>> Start
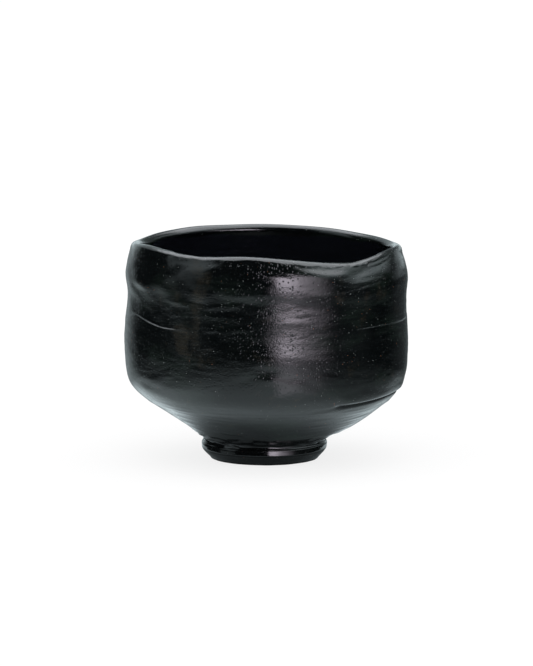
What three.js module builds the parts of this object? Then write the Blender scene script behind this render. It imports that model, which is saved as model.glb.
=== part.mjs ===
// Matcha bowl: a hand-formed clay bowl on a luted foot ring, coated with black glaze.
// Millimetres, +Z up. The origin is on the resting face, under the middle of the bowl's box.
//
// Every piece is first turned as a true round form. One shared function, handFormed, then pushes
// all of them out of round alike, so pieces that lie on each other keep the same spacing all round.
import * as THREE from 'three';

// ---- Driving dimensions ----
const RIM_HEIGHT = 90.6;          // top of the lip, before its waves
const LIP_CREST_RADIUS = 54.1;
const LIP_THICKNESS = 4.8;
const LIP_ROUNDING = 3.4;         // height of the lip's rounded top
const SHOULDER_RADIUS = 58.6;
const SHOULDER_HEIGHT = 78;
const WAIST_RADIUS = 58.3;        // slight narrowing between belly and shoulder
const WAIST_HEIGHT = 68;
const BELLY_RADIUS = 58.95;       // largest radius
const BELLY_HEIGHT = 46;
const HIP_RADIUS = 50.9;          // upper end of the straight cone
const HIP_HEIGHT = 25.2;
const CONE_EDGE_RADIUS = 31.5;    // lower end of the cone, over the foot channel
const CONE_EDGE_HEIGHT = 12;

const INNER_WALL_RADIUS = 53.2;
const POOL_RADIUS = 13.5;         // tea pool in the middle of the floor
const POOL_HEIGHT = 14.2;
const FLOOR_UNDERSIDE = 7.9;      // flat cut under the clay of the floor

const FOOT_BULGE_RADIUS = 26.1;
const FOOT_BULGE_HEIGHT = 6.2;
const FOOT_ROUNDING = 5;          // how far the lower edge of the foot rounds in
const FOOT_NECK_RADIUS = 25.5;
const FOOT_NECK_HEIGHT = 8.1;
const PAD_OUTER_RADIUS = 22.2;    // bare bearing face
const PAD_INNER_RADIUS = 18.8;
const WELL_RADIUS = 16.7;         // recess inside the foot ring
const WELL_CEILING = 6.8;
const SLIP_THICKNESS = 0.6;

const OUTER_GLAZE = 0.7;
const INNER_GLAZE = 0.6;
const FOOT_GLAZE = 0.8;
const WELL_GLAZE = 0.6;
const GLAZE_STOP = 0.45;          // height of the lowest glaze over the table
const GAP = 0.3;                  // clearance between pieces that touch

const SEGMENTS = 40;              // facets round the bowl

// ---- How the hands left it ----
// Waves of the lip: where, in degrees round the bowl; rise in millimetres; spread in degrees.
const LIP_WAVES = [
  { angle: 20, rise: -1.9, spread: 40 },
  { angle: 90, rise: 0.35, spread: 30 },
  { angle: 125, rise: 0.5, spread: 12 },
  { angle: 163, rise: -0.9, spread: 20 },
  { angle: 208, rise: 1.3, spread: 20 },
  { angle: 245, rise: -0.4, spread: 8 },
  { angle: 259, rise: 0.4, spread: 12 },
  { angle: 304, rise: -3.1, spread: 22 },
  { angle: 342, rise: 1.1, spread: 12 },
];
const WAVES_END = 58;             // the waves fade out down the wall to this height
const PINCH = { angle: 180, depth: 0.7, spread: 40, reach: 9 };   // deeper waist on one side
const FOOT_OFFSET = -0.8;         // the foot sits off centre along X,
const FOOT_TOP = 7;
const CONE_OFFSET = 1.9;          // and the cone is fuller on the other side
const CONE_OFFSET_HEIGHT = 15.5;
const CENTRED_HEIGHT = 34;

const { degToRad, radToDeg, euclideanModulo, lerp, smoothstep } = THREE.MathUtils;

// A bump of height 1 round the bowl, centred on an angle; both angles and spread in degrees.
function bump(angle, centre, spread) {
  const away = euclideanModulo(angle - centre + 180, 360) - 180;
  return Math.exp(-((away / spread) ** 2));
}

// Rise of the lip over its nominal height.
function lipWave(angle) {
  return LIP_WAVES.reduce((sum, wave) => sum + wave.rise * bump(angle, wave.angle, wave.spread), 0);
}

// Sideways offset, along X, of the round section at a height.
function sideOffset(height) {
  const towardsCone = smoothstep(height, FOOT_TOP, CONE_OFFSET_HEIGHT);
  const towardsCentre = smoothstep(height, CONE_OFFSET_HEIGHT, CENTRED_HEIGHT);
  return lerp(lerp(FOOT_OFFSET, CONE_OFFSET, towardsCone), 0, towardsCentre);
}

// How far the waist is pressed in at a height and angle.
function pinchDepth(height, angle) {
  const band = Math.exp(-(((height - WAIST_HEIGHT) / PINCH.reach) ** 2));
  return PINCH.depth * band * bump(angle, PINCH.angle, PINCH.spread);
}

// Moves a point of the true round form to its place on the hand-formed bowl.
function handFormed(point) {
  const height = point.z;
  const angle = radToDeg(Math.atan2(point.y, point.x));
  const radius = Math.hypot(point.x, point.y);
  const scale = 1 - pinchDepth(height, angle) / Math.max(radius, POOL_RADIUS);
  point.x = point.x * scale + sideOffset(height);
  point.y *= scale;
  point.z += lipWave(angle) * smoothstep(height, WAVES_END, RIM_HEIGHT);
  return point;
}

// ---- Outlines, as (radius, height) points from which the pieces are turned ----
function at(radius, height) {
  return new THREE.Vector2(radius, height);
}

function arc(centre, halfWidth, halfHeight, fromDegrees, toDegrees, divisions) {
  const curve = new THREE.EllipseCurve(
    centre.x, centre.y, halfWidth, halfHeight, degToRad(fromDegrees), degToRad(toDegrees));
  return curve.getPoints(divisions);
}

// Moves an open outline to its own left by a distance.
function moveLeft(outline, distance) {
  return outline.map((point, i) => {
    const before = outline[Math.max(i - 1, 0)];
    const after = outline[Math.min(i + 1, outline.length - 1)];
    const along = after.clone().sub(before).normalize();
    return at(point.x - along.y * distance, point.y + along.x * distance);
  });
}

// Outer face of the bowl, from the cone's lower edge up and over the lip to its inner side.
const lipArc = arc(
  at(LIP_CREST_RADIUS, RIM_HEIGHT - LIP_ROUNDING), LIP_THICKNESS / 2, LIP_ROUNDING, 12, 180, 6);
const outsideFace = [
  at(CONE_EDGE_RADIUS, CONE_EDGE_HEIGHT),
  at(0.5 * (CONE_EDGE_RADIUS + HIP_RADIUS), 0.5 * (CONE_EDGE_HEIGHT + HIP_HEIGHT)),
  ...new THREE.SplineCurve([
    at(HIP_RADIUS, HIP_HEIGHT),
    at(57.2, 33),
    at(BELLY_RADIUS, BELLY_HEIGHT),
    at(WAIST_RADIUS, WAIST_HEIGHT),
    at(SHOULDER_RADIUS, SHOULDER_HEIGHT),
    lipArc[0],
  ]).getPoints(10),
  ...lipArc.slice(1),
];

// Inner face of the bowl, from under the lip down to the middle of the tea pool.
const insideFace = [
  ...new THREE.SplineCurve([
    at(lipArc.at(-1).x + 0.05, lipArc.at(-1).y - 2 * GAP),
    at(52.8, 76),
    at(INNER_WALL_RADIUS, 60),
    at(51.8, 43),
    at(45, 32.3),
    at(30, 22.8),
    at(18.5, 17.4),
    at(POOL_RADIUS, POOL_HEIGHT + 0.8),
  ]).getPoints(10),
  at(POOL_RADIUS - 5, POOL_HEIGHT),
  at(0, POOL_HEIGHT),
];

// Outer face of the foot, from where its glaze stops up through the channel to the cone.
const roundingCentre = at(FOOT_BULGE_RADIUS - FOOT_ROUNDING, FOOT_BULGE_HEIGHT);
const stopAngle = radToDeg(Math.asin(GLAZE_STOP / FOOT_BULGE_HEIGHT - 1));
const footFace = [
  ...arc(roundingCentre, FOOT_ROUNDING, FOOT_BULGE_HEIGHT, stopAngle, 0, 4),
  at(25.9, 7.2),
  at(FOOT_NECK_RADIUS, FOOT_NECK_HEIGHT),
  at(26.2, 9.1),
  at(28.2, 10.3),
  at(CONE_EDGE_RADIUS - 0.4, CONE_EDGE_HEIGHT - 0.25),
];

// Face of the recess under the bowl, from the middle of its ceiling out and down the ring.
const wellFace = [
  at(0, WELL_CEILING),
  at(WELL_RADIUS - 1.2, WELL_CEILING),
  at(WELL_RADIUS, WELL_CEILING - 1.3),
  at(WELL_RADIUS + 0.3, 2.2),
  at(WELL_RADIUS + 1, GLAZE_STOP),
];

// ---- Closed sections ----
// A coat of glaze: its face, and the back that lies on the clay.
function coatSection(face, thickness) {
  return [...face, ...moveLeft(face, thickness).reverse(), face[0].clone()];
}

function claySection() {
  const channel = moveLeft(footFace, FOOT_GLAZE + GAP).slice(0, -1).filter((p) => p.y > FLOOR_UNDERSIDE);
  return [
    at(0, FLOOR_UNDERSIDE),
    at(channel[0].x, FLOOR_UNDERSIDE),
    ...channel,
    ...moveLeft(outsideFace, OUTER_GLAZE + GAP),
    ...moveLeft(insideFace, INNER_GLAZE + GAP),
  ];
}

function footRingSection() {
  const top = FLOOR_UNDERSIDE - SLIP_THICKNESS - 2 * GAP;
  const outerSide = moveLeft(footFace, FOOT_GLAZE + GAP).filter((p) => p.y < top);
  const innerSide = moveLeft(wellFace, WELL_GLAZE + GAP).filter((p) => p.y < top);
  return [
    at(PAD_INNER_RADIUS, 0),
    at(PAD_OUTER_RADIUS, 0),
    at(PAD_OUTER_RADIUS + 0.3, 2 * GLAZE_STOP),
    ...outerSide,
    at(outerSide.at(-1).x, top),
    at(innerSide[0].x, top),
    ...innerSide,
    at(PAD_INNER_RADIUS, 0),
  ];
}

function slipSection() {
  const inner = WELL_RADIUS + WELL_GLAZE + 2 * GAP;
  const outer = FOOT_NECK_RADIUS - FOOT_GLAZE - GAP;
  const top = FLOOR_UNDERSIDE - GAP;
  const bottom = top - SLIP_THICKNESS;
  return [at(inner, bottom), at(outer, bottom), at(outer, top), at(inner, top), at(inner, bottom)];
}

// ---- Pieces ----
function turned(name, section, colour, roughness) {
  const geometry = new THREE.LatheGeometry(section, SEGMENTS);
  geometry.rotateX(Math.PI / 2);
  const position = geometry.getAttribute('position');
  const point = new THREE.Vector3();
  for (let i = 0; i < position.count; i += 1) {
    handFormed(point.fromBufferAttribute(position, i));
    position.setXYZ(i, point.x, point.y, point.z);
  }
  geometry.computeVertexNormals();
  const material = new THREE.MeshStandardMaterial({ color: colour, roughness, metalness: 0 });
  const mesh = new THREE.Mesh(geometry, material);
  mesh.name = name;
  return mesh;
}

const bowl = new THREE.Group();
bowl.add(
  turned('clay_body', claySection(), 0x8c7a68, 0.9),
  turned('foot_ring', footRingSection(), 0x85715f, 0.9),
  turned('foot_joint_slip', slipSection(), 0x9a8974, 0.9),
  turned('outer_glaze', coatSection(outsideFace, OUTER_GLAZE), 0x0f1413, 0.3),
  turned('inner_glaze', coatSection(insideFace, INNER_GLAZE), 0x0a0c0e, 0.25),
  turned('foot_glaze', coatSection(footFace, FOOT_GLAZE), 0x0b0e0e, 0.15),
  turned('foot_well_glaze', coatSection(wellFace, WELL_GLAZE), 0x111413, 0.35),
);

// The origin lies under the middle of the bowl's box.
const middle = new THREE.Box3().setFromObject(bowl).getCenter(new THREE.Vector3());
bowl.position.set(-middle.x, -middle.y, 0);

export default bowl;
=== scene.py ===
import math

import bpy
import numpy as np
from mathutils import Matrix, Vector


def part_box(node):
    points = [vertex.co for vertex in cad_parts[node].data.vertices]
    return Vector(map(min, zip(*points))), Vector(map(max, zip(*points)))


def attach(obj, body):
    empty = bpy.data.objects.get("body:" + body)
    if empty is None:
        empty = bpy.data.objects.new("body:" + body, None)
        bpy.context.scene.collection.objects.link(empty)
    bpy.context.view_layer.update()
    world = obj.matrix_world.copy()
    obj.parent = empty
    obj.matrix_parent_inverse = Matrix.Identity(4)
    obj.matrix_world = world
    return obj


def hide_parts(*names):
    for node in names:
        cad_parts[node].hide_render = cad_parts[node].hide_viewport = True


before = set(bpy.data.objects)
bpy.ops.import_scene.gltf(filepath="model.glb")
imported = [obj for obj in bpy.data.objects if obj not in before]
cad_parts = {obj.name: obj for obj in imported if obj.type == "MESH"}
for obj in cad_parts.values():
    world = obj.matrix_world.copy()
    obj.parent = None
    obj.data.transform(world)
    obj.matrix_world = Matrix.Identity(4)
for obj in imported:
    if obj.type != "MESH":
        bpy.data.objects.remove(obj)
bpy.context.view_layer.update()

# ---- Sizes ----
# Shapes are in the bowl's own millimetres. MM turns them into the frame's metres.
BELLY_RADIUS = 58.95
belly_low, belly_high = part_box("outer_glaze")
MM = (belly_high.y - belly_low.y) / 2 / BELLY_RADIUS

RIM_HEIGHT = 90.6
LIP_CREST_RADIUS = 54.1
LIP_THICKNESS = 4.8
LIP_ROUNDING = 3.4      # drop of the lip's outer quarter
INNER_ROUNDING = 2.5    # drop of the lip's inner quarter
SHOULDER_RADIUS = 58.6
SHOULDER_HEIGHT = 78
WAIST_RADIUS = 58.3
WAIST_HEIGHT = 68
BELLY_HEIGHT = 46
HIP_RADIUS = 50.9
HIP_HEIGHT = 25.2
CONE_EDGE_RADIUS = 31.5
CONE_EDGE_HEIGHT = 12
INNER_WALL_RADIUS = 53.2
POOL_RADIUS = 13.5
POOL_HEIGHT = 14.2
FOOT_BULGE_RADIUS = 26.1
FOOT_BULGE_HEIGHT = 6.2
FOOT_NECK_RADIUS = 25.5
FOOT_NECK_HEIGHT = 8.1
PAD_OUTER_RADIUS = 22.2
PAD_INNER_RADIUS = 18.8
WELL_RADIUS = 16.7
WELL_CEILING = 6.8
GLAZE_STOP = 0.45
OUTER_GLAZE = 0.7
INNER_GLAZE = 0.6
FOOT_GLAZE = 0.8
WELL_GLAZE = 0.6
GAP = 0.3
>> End
>> Start
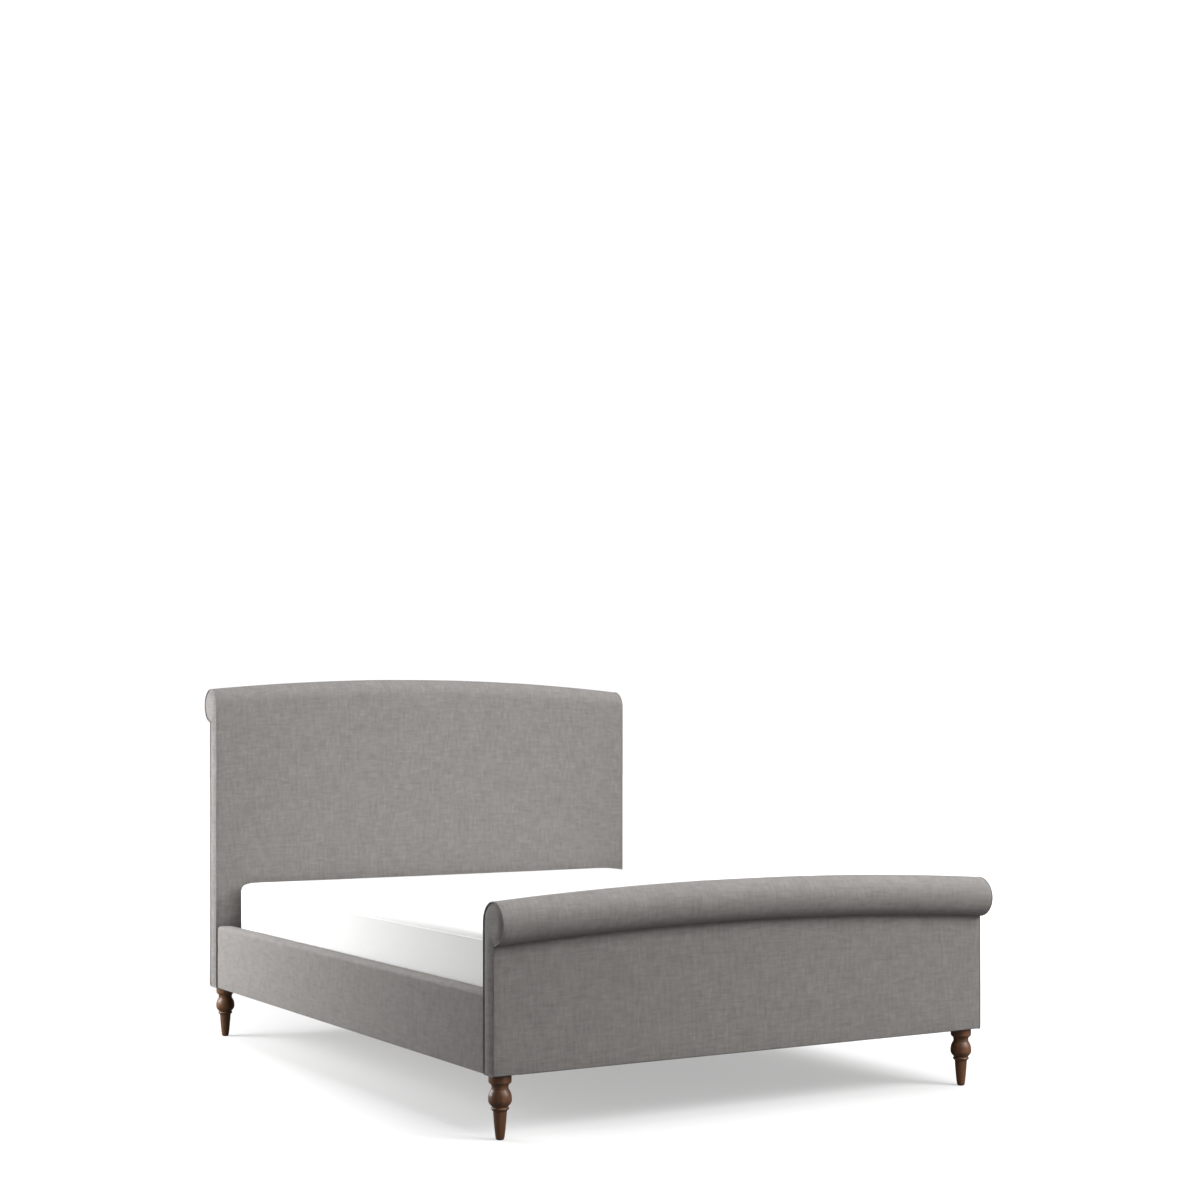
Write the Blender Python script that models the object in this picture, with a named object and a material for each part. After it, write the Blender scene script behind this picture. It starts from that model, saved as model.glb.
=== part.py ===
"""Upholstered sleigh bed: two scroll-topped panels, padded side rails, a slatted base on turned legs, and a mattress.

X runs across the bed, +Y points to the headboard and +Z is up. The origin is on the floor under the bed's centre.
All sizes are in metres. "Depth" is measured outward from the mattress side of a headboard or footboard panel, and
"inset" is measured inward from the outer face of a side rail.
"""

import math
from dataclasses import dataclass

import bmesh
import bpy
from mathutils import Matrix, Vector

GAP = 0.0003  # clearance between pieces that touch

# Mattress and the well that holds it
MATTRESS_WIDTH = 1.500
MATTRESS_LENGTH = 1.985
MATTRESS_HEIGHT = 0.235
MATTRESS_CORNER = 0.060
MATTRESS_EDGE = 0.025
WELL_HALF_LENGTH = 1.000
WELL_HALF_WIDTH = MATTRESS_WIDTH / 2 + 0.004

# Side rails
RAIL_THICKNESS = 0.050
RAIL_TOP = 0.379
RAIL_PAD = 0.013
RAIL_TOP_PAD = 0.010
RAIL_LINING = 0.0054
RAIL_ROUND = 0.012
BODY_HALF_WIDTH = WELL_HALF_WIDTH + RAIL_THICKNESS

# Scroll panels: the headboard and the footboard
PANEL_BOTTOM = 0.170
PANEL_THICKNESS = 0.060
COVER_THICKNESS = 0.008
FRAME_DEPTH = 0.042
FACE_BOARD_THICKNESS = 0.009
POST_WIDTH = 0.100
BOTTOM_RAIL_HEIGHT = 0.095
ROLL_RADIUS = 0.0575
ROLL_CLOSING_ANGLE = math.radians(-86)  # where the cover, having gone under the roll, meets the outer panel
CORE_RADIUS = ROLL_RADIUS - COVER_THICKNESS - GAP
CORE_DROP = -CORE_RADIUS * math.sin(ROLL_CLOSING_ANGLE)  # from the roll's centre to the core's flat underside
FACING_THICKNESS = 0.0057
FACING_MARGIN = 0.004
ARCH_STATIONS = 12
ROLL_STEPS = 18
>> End
## [Aim]
Please return, exactly as they appear, the lines starting at the one that contains "Write the Blender Python" and ending at the one that contains "and a mattress.".

## [The reply]
Write the Blender Python script that models the object in this picture, with a named object and a material for each part. After it, write the Blender scene script behind this picture. It starts from that model, saved as model.glb.
=== part.py ===
"""Upholstered sleigh bed: two scroll-topped panels, padded side rails, a slatted base on turned legs, and a mattress.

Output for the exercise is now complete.